The "great recession," however, forced many people to forego their desire for a full time position. With jobs hard to come by, people took what they could get to earn a living. As a result, the number of workers taking on gigs, independent contractor and other non-traditional jobs grew rapidly, rising from 10% of the total workforce in 2015 to 16% today, according to research by Alan Krueger and Lawrence Katz.
Many Millennials grew up with this reality, and are enticed by the flexible work hours and earning potential. And, they have a new option. On-demand companies, such as Uber and TaskRabbit, are growing rapidly, and already account for .5% of the entire workforce. These companies provide the flexibility that the majority of people desire, with the infrastructure that enables an individual to essentially manage their own business.
As a result, a growing number of people are ready to consider working in the gig economy. According to a Beyond survey of more than 5,000 job seekers, 32% of respondents indicated that they would work for an on-demand company and another 36% would consider it. When asked what they found to be “most appealing” about working for an on-demand company, job seekers cited "flexibility" (52%) and "the ability to be my own boss (25%).
There is change coming. More people are intrigued by the potential to be independent, and the vast majority of workers believe work/life harmony is essential. And, these will often be the most entrepreneurial and driven individuals – the type of person that businesses want to attract. Small businesses, however, shouldn't fear the rise of the gig economy. Rather, this is an awesome opportunity.
While workers of all ages value and seek the flexibility that the gig economy can offer, the majority still prefer the known stability of a full-time position.

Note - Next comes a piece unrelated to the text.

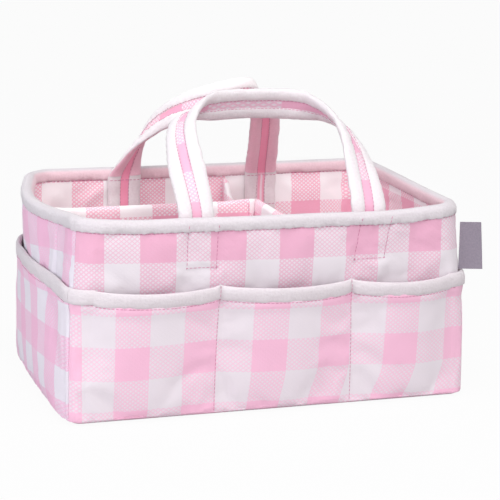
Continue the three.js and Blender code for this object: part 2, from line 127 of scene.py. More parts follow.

In the Beyond survey, job seekers cited "lack of job security" and guaranteed income" (53%) and "lack of health benefits" (28%) as the "least appealing" aspect of working for an on-demand company.
Job seekers today expect more from employers, wanting both freedom and job security at the same time. And while bulkier operations lack the agility to reinvent the traditional employer-employee relationship, small businesses are nimble enough to offer the best of both worlds. And many have with tremendous success; for instance, by implementing flexible work policies that entrust employees to manage their own time. It's amazing how something as simple as allowing employees to flex their hours can have an amazing impact on employee acquisition and retention.
Small businesses also compete directly in the gig economy. Many operations can't afford to hire full time staff for every specialized skill set, so they employ freelancers and independent contractors. The number of skilled independent contractors will grow and small businesses can continue to hire freelancers, setting contracts that enable freelancers to predict how much they will earn while maintaining their independence. In doing so, small businesses will serve as the ideal partner for the new rising trend of workers who prefer to work for themselves.
The rise of the gig economy has shown that there is no shortage of people seeking alternative arrangements such as freelance work. The number of workers in the gig economy will continue to grow. Small businesses should jump on board this trend, and capitalize on the excitement of this new workplace trend to reexamine the traditional worker-employee relationship in order to recruit the most talented workers to grow and advance their organization.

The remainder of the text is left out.